Nathaniel coaxes lovely performances from the central mother/daughter pair and fills the frame with jaw-dropping natural beauty. There’s an undercurrent of outrage that’s impossible to miss, but Dukhtar spends most of its time on the run. It’s not exactly a white-knuckle thrill ride, and leavened by quiet moments that reveal individual histories, but it’s entirely engaging throughout.
Divines (+ The Road To Paradise)
Earlier this week, I waxed rhapsodic about Houda Benyamina, and nothing has changed in the past few days. Divines is a must-see explosion of energy and socially-conscious rage, contrasting the dreams and desires of those living on the margins with the limitations imposed on them by bourgeois society. It’s also frantic, entranced by the ways our lives our mediated by technology, and occasionally scattershot, as though Benyamina can’t help but invest her film with every ounce of passion she can muster. I consider this a very good thing.
(Divines is available on Netflix; her earlier, more subdued, and extremely accomplished short The Road To Paradise is streaming, for free, for the next few days on Le Cinema Club.)
Equal parts slasher film and allegory about slasher films, It Follows took the world by storm a while back. If you missed it, here’s your chance. The film’s central conceit — that a relentless menace will stalk you until you pass it off to someone else — can be read in a number of different ways, but the actual machinations of the film force you to get queasily spooked first and consider the implications second. Director David Robert Mitchell stages things with aplomb (the opening sequence is a classic bait-and-switch), and cinematographer Mike Gioulakis shoots Detroit like a place where any numbers of evils might dwell.
A lot of people scoff at the final third, but I think it works well enough (especially if we consider It Follows an exercise in meta-horror). The driving force behind the film isn’t mimetic representation but nightmare logic, and on that level, it succeeds enormously. I’ve already had several nightmares about it.
Feeling good about the world? Darren Aronofsky can fix that for you!

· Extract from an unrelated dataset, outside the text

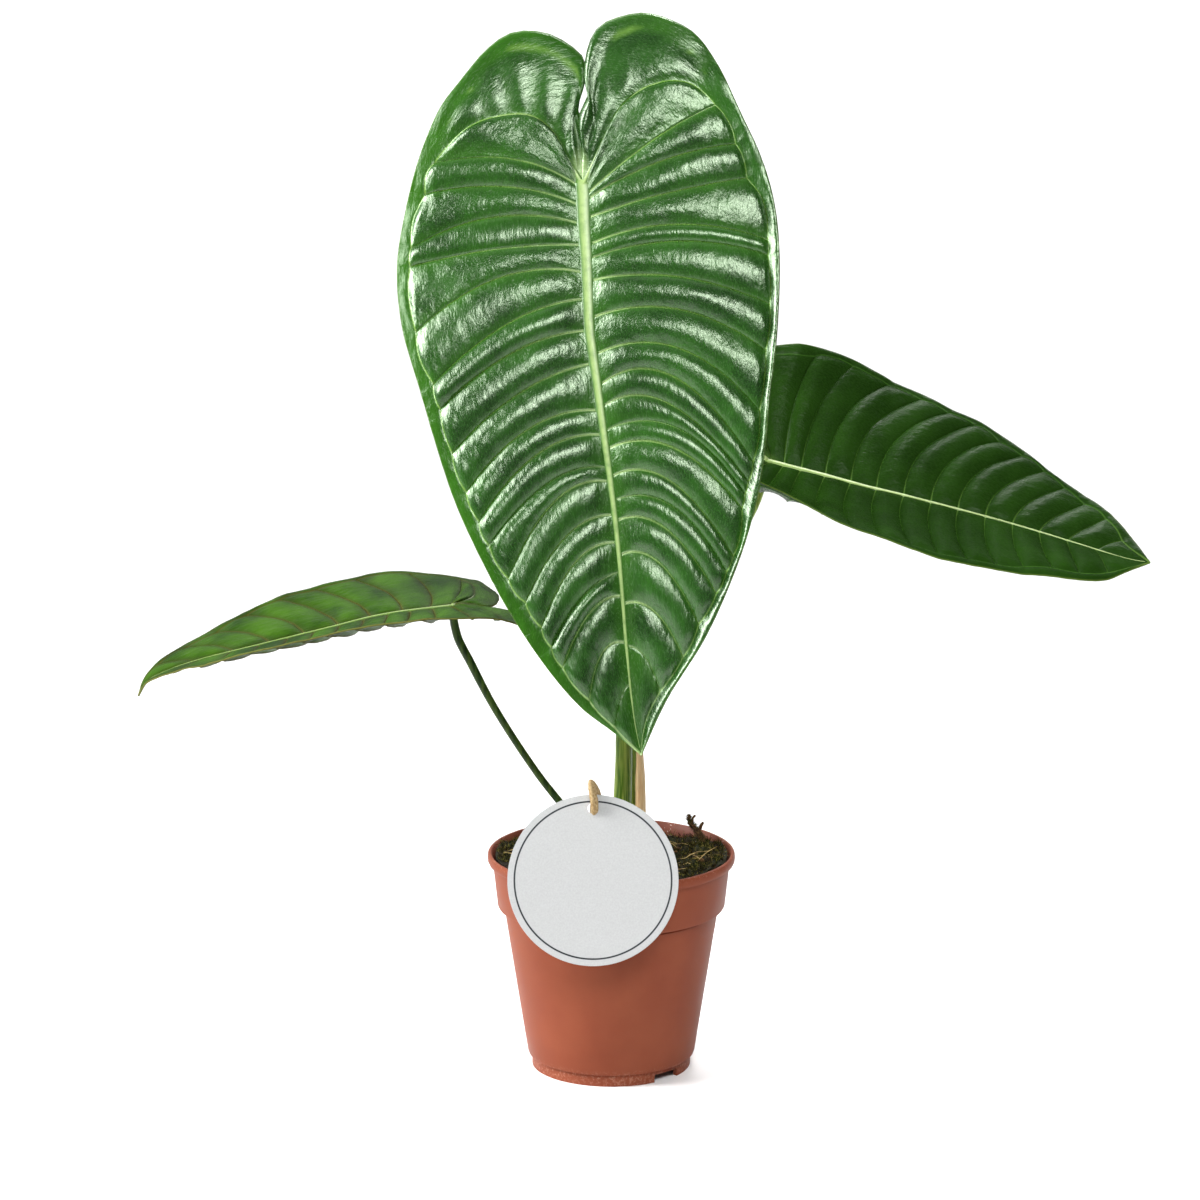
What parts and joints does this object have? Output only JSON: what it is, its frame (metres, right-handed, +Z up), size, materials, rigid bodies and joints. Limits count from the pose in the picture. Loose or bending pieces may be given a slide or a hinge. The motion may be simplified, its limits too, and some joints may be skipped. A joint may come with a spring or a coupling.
{
  "type": "potted flamingo flower plant",
  "caption": "Potted aroid house plant out of bloom: quilted heart-shaped leaves on stalks in a moss-topped nursery pot, with a round tie-on card.",
  "frame": {"origin": "on the pot's axis, in the plane of its foot, at the middle of the boss under its floor", "axes": "+Z up along the pot's axis, -Y towards the front where the card leans, +X to the right of it"},
  "size_m": [0.4853, 0.1408, 0.5085],
  "materials": {
    "pot_plastic": "satin",
    "soil": "rough",
    "dry_sheath": "papery",
    "stalk": "satin",
    "large_leaf": "glossy",
    "left_leaf": "satin",
    "right_leaf": "satin",
    "twig": "rough",
    "card": "matt",
    "twine": "fibrous"
  },
  "bodies": {
    "root": {"pot": "pot_plastic", "soil": "soil", "crown": "dry_sheath", "leaf_large_petiole": "stalk", "leaf_large_blade": "large_leaf", "leaf_left_petiole": "stalk", "leaf_left_blade": "left_leaf", "leaf_right_petiole": "stalk", "leaf_right_blade": "right_leaf", "cataphyll": "dry_sheath", "twig": "twig", "tag": "card", "tie": "twine"}
  },
  "joints": []
}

Featuring a brutally affecting Ellen Burstyn and a pre-insufferable Jared Leto, along with Jennifer Connelly and Marlon Wayans in best-ever turns, Requiem For A Dream is an uncompromising nightmare vision of American life. The sound design alone is worth paying attention to, with a score from frequent Aronofsky collaborator Clint Mansell and, I assume, an entire Foley team dedicated to nails-on-chalkboard effects. This is as bleak as it gets, but it’s impossible to shake off.